The four tech giants have faced scrutiny in recent years over concerns using their industry-leading positions to clamp down on competition. Lawmakers and officials have waged probes and scrutiny over the companies growing dominance in the market that has gone a long way in squashing competition.
Early this year, small tech firms raised complaints over unfair business practices, all but fuelling the antitrust fire that has been raging for years.
Google’s CEO will have to defend the search giant over claims it continues to clamp down on fair competition with its search engine tool. Son’s is one of the companies that has taken the search giant to task over claims it continues to restrict its innovations, let alone trying to get insight into the company’s future products. Sonos has already sued Google over claims it stole its wireless speaker technology.
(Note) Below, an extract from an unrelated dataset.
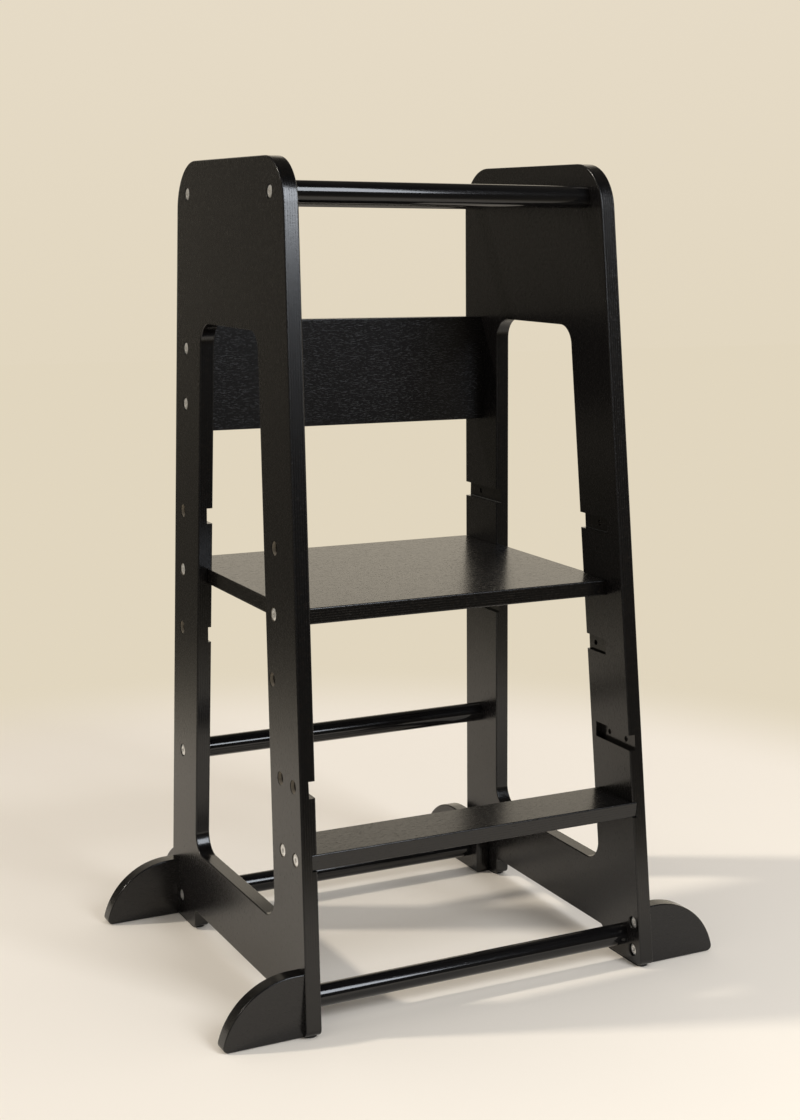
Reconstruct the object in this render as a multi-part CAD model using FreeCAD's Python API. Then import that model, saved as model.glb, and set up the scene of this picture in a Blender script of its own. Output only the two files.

Amazon, which has grown to become a behemoth in the e-commerce space, is also under investigation over its failure to clamp down on counterfeit products in its e-commerce platform. The e-commerce giant is also under probe, over claims its employees have been using data of independent sellers on its website to develop competing private label products.
In Apple’s case, the probe will center on how the company operates its App Store. There have been complaints in the recent past over the companies handling of App Store sales and in-app payments as well as subscriptions. The iPhone maker is facing complaints that it is using its first stance on protecting user privacy to shield for competitive behavior.
Facebook, on its part, is facing probes over its handling of user’s data. With the ever-growing talk of privacy, there has been a call to curtail the social network giant powers that have seen it collect people’s data and fuel its advertising business.
The bipartisan congressional hearing will seek to find whether the tech giants continue to manipulate their size to give themselves an unfair advantage in their respective industries. The probe also seeks to find how the company’s actions continue to affect the end consumers, given the curtailed competition.